Clinical issue
Complex epithelia have multiple functions, including the regulation of ion transport and homeostasis. A failure to regulate ionic homeostasis is a hallmark of many human diseases. For example, defects in the function of epithelia whose primary function is ion transport, such as those found in kidney and epididymis, lead to abnormalities such as distal renal acidosis and male sterility. In addition, although ion transport is not the primary function of other epithelia, such as the secretory and mucociliary epithelia found in the gut and lung, ionic regulation is crucial for their normal function. In diseases such as cystic fibrosis, failure of ionic regulation is associated with abnormalities in mucus consistency and secretion, which has deleterious effects in the gut and lungs.
Most epithelia consist of several cell types, including specialised cells dedicated to ionic regulation (known as ionocytes, mitochondria-rich cells, proton-secreting cells or intercalated cells). Challenges in understanding disorders of epithelial ion homeostasis include understanding how the different cell types cooperate to form a functional organ and how abnormalities in one cell type can affect the function of other cell types. However, owing to the difficulties in studying epithelia in vivo in mammals, there is an urgent need for model systems that recapitulate the complexity of the epithelia yet still enable experimental observation and manipulation.
Results
The frog embryonic (larval) skin, which contains both mucus-secreting goblet cells and multiciliated cells, has been used as a model system for mucociliary epithelia of the lung, particularly to understand the molecular mechanisms of ciliogenesis. Here, the authors show that the epidermis of Xenopus tropicalis larvae also contains a population of ionocytes in addition to mucus-secreting goblet cells and multiciliated cells. They show that the ionocytes express proteins that modulate ion homeostasis, such as v-atpase, carbonic anhydrase 12, pendrin and monocarboxylate transporter 4, and intercalate from the inner to the outer layer of the epidermis. Furthermore, X. tropicalis ionocyte development depends on the transcription factor foxi1e, indicating that they are highly similar to the intercalated cells found in the mammalian kidney. Knockdown of foxi1e expression prevents the development of ionocytes, which, surprisingly, has a deleterious effect on the development of multiciliated cells, which show fewer and aberrantly beating cilia.
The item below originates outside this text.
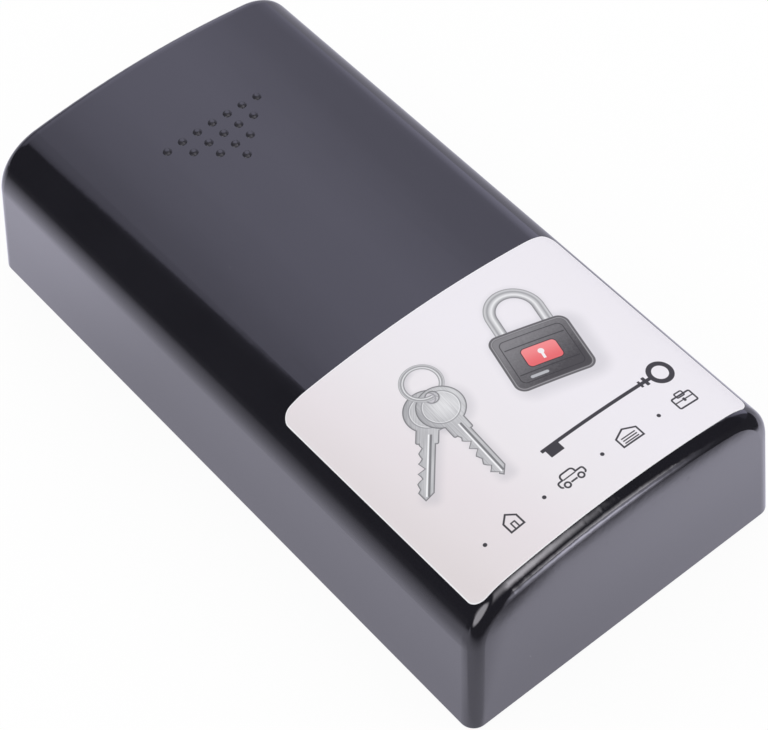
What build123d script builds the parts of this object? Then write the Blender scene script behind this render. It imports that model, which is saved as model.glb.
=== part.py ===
from build123d import *
from math import cos, radians, sqrt, tan
import os

os.makedirs("parts", exist_ok=True)

# Magnetic key box, in millimetres.
# The steel that the magnets hold to is the plane z = 0. +X runs along the box towards the label,
# and the cover slides that way off its base. The origin is under the middle of the box.

# Cover: outer form
cover_length = 120.0          # at the rim
cover_width = 61.6            # at the rim
cover_height = 29.7           # from the rim to the top of the crown
crown_drop = 3.45             # how far the crown's arc falls over half the width
draft_angle = 3.5             # lean of the side and end walls, in degrees
side_edge_radius = 9.6        # roll of the two long top edges
end_edge_radius = 2.4         # edges round both ends
rim_edge_radius = 0.3
wall = 2.0
inner_edge_radius = 0.9

# Grip dots: rows across the top, each two dots shorter than the last, so that they point to the front
dot_pitch = 3.0
dot_diameter = 1.5
dot_height = 0.5
first_row_dots = 7
first_row_inset = 21.8        # from the rim's rear to the longest row

# Slide: lip and guide stubs on the cover, tongue on the base
magnet_standoff = 0.4         # the magnets stand this far below the rim
lip_height = 1.0
lip_overlap = 1.3             # how far the tongue lies over the lip
slide_clearance = 0.25        # running gap, up and down
side_clearance = 0.25         # running gap, sideways
stop_clearance = 0.3          # gap at the front and rear stops when closed
seam_gap = 0.2                # gap between the rear panel and its opening
guides_per_side = 4
guide_length = 6.0
guide_height = 1.0            # upright part, below the slope that runs up to the wall
guide_end_inset = 12.0        # from the rim's ends to the middle of the outermost guides
bead_height = 0.12            # snap beads on the tongue, lower than the running gap
bead_length = 5.0
bead_side_margin = 0.15

# Base
plate_thickness = 2.2
plate_corner_radius = 1.2
opening_headroom = 0.4        # from the top of the wells to the edge of the rear opening
rib_height = 1.6
rib_width = 1.2
rib_spacing = 28.0
thumb_notch_radius = 12.0
thumb_notch_depth = 0.9
thumb_notch_height = 4.5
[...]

Implications and future directions
This work demonstrates for the first time the influence of ionocytes on ciliated cells in an in vivo system, and expands the utility of Xenopus larval skin as a versatile model for the study of secretory, transporting and mucociliary epithelia in vivo. Combined with other advantages of Xenopus as a model (amenability to live imaging and manipulation of gene expression, as well as a fully sequenced genome), this represents a powerful system in which to examine how different cell types interact to form a functional organ, to model complex epithelial diseases and to test potential therapies.